The abundance and quality of that data have surprised observers of the troubled flight, which suffered computer breakdowns and pointing-system problems that forced the Columbia astronauts to abandon many of the mission's intended celestial targets.
"We got incredibly good results despite just having a modest fraction of the targets, a reduced amount of exposure time and, because of launch delays, a time of year when some prime targets were no longer visible," said Goddard astronomer Stephen Maran, a member of the Ultraviolet Imaging Telescope team.
Arthur Davidsen -- lead scientist for the Hopkins Ultraviolet Telescope and a strong advocate of another Astro flight -- mentioned successes such as Hopkins telescope data that cast major doubt on a popular theory that neutrinos, subatomic particles in space, could account for the universe's missing mass.
Another instrument, built by Arthur Code and his team at the University of Wisconsin in Madison, obtained the first detailed evidence of the nature of interstellar dust.
And new results -- including observations of Comet Levy, Jupiter, the Andromeda galaxy, binary stars and quasars -- are scheduled to be presented at a special Astro session May 28 at a meeting of the American Astronomical Society in Seattle.

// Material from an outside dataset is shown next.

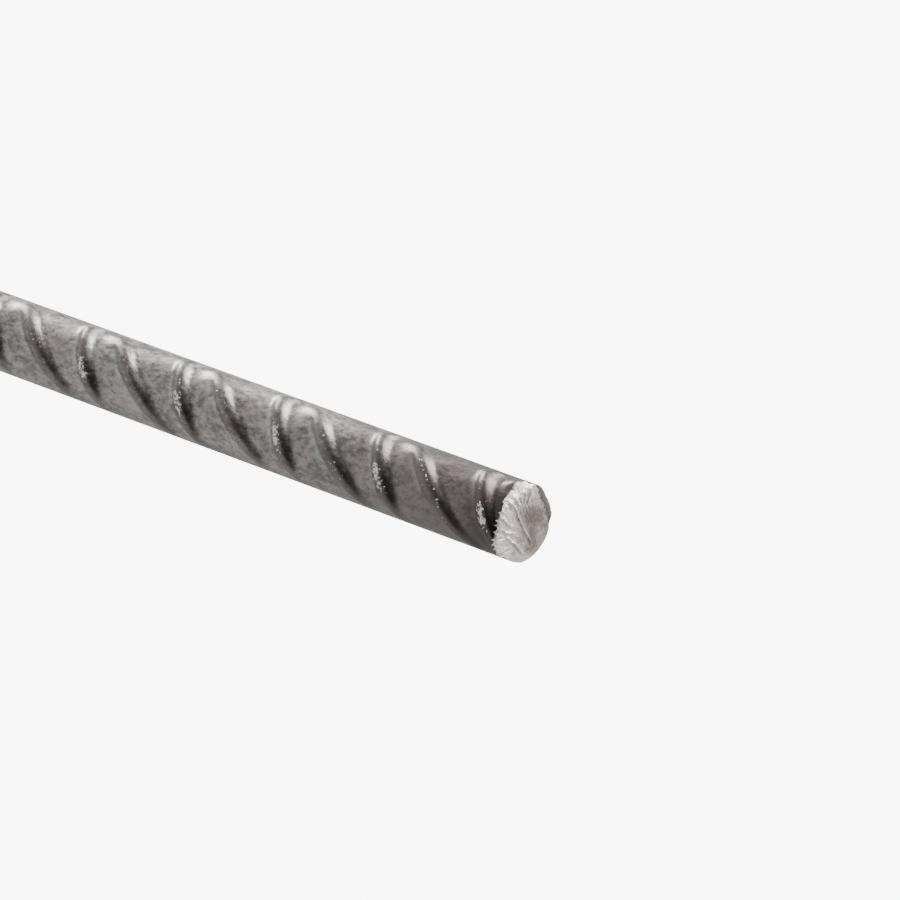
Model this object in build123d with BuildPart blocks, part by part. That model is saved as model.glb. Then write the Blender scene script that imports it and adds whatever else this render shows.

"The proof of the pudding is the science coming out of this mission," said Theodore Gull, mission scientist for Astro at Goddard. "And I know we could at least double that amount of science on a reflight. The bugs have been worked out."
But he and other Astro scientists recognize NASA's dilemma: a proposed $1 billion in cuts to President Bush's $14 billion budget request for the space agency, while the space station program is seeking up to $2.6 billion annually for at least the rest of the decade.
"Everyone is assuming that if they preserve the space station, there will be huge cuts in the science budget," Dr. Davidsen said. "So, unless they find more money, Astro-2 would possibly have to come out of some other science project, and no one wants that."
In fact, there are scientists who don't support Astro-2, including Kenneth Nordsieck, the University of Wisconsin astronomy professor who trained as the backup payload specialist to colleagues Durrance and Parise.
"At $150 million, Astro wasn't a 'small' project to me, and the shuttle has proven it's no place to do science," said Dr. Nordsieck, who is designing a more modest ultraviolet instrument to fly aboard an expendable rocket.
He also has no interest in returning to astronaut training. "Even though I didn't get to fly, it was a great, rewarding experience," he said.
"But it really does require a commitment, and I lived through years of delays doing virtually no science at all."
Arthur Code, his boss at Wisconsin, agrees.
"I spent 13 years waiting for the first one," he said. "If we signed up for a new one, and there were delays, it would be a frustration we couldn't really take. There's some threshold of pain."
And Becky Durrance "has mixed feelings" about her husband's re-upping for astronaut duty, which kept him on the road almost constantly from 1984 until January of this year, with the couple and their two children relocating twice to be near Johnson Space Center in Houston.
"From a personal standpoint, as far as our family goes, I think one time is enough," she said.
"I know from experience that once they set a date, the chances of it going, even in that year, are not likely."
But Dr. Durrance remembers the giddy sensation of weightlessness, the stunning beauty of the Earth through the shuttle windows and the sheer exhilaration of joining the company of space travelers, one of the most exclusive clubs in the world.
"Once you do it you want to go back," he said.